Transcribe, exactly as they appear, the line that contains "detent_spring();", the line that contains "from mathutils import Matrix, Vector", and every line in between, and nothing else.

[Records from a collection]
· · · · ·

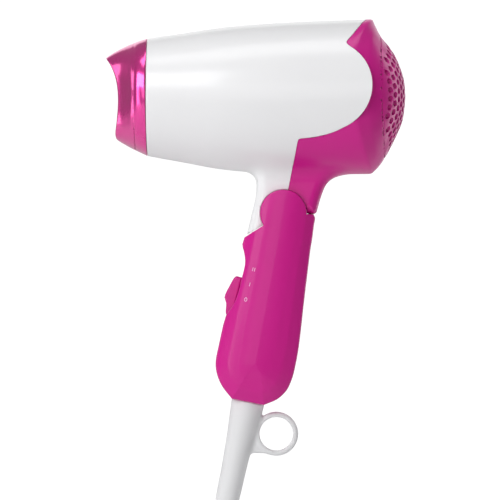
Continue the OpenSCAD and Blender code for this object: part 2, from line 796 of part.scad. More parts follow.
front_housing();
rear_housing();
inlet_grille();
nozzle();
outlet_grille();
heater_sleeve();
heater_frame();
heating_coil();
thermostat();
thermal_fuse();
motor_mount();
motor_can();
motor_end_cap();
motor_magnets();
armature();
motor_shaft();
fan_impeller();
rectifier_board();
rectifier_diodes();
neck_screws();
hinge_barrel();
detent_plunger();
detent_spring();
head_leads();
handle_left();
handle_right();
handle_screws();
switch_housing();
switch_terminals();
switch_carriage();
switch_knob();
suppressor_capacitor();
handle_leads();
cord_stub();
cord_clamp();
clamp_screws();
strain_relief();
power_cord();
cord_hank();
cord_tie();
cord_end();
plug_body();
plug_pins();
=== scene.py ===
"""Looks of the folding hair dryer: shells, nozzle, handle, strain relief and lead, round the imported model.

Shapes are written as fields in millimetres, negative inside and zero on the surface. The head's are measured
from the fold hinge, and the handle's in the handle's own tilted frame, as in the CAD source.
"""

import json
import math

import bpy
import numpy as np
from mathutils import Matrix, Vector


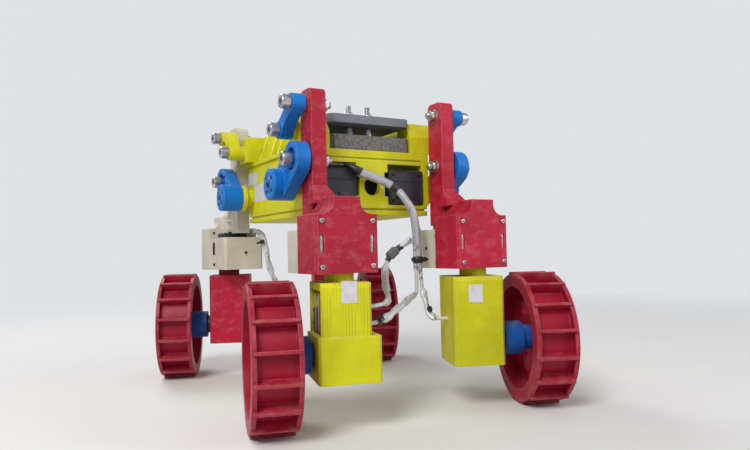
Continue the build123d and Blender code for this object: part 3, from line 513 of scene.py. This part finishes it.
_, line, run, corner = leads["rear_left_branch"]
spot, ahead = heading_at(line, run, 0.0215)
sideways = np.cross(ahead, (0.0, 0.0, 1.0))
sideways /= np.linalg.norm(sideways)
plug_shells = [cushion_block(*PLUG_BODY, spot - 0.005 * ahead, sideways, ahead)]
plug_shells += [cushion_block(*PLUG_RIB, spot - 0.004 * ahead + shift * sideways, sideways, ahead)
                for shift in (-0.0027, 0.0, 0.0027)]
plug = assembled("branch_plug", plug_shells, plug_finish)
boot_shells = [taped(line, run, start=0.0105, length=0.0065, radius=0.0027),
               taped(line, run, start=0.0262, length=0.0048, radius=0.0024)]
boot = assembled("branch_boot", boot_shells, tape_finish)
for piece in (plug, boot):
    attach(piece, corner + "_leg")
ties = {}
for name, share, facing in (
    ("rear_right_lead", 0.80, (-1.0, 0.3, 0.4)), ("front_left_lead", 0.30, (-0.6, 1.0, 0.2)),
    ("rear_left_lead", 0.90, (-1.0, 0.2, 0.6)),
):
    _, line, run, corner = leads[name]
    spot, ahead = heading_at(line, run, share * run[-1])
    tie = assembled(name + "_tie", nylon_tie(spot, ahead, 1.75, facing), nylon_finish)
    ties[name] = tie
# The branch's plug and boot sit above its bend and ride with the leg. Each lead, and its tie, has its place
# baked into its mesh.
for name, (lead, line, run, corner) in leads.items():
    bending = [lead, ties[name]] if name in ties else [lead]
    for piece in bending:
        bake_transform(piece)

# ---- yellow chassis ----
# Floor, side walls, end posts, deck beams, upper frames and link bosses are printed in lemon yellow
# plastic: fine layer lines on the upright faces, slightly whitened edges and a little sand dust.
def softened(nodes, radius):
    """The normal that the surface would have if its edges were rounded to a radius."""
    bevel = nodes.new("ShaderNodeBevel")
    bevel.samples = 4
    bevel.inputs["Radius"].default_value = radius
    return bevel.outputs["Normal"]


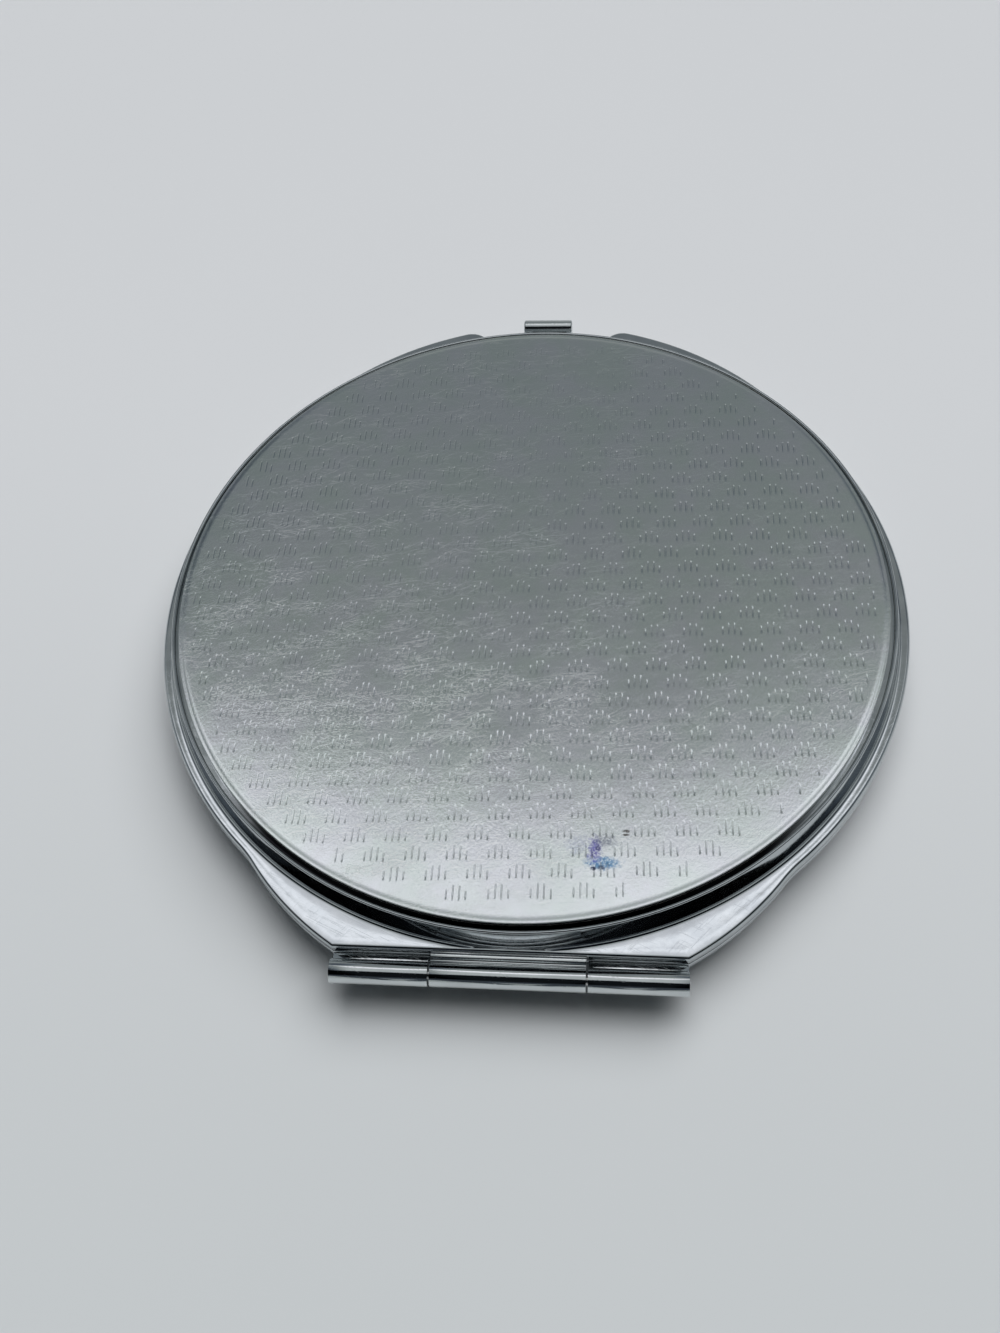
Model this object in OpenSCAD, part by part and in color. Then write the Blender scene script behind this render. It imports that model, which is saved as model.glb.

· · · · ·

## COMPLETED EXERCISE
detent_spring();
head_leads();
handle_left();
handle_right();
handle_screws();
switch_housing();
switch_terminals();
switch_carriage();
switch_knob();
suppressor_capacitor();
handle_leads();
cord_stub();
cord_clamp();
clamp_screws();
strain_relief();
power_cord();
cord_hank();
cord_tie();
cord_end();
plug_body();
plug_pins();
=== scene.py ===
"""Looks of the folding hair dryer: shells, nozzle, handle, strain relief and lead, round the imported model.

Shapes are written as fields in millimetres, negative inside and zero on the surface. The head's are measured
from the fold hinge, and the handle's in the handle's own tilted frame, as in the CAD source.
"""

import json
import math

import bpy
import numpy as np
from mathutils import Matrix, Vector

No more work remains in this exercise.